The comments came just moments after Mauricio Umansky, founder of The Agency, announced plans to build a trade organization that would rival NAR.

Brad Inman and Ryan Schneider at Inman Connect New York Wednesday. Credit: AJ Canaria Creative Services

Also during his time on stage Wednesday, Schneider said that industry leaders should focus on vision and attitude in the face of shifting consumer sentiment, new AI models, ongoing litigation and fluctuating interest rates.

Leaders need to have forward-looking vision for their companies so they’re not caught with their “head buried in the sand” when the next challenge arrives, and they need to keep a positive attitude to lead everyone in the company through challenges.

“The final thing I tell the team is, we don’t control the housing market, the Fed, the macroeconomics, all that stuff,” Schneider said. “We control our attitude.”

Schneider said his own goal as a leader is to be honest, supportive and to have clear vision.

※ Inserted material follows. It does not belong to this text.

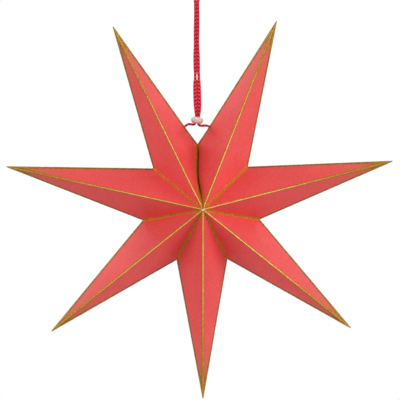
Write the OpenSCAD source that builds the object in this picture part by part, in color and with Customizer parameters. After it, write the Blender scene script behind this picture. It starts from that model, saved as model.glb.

Thinking more about the next year in the industry, Schneider said he thought increased consolidation through mergers and acquisitions would be a necessary, but that more companies now would face the challenge of “litigation overhang,” which might prevent some brokerages from being acquired.

“I can’t buy anybody who has litigation overhang,” Schneider said.

However, a complication in the merger and acquisition space is that, according to Schneider, is that many brokerages are seeking the price that their company was worth in 2021, which is likely inflated from what its value is in 2024.

“Companies aren’t worth that today, obviously,” he said.

Near the end of the session, Inman wanted to know Schneider’s thoughts on the portal wars, which have been heating up recently as Andy Florance’s Homes.com makes a bid to compete with Zillow.

“I still think that I spend as much time competitively worried about the portals as anybody who has a brokerage out there,” Schneider said, adding that he thinks about it as much as he thinks about Anywhere’s brokerage competitors.

“Our industry let these companies get crazy,” he said. “The IP of listings drives the valuation, and the way the industry feeds these folks drives me crazy.”

Ultimately, Schneider said he thought more portals in the market, which creates more competition and more options for agents, was a good thing. However, he did point out that Florance’s “Your listing, your lead” model had its flaws, particularly when a listing agent doesn’t return a consumer’s phone call.

“But on the flip side, handing a lead to an agent who doesn’t know the property has its own set of weaknesses,” Schneider added.

Inman said Schneider’s excitement was palpable — and he was all for it.

“You’re getting all fired up,” Inman said. “You’re getting all the energy that the everyday Realtor has, and I love it. It’s the new Ryan.”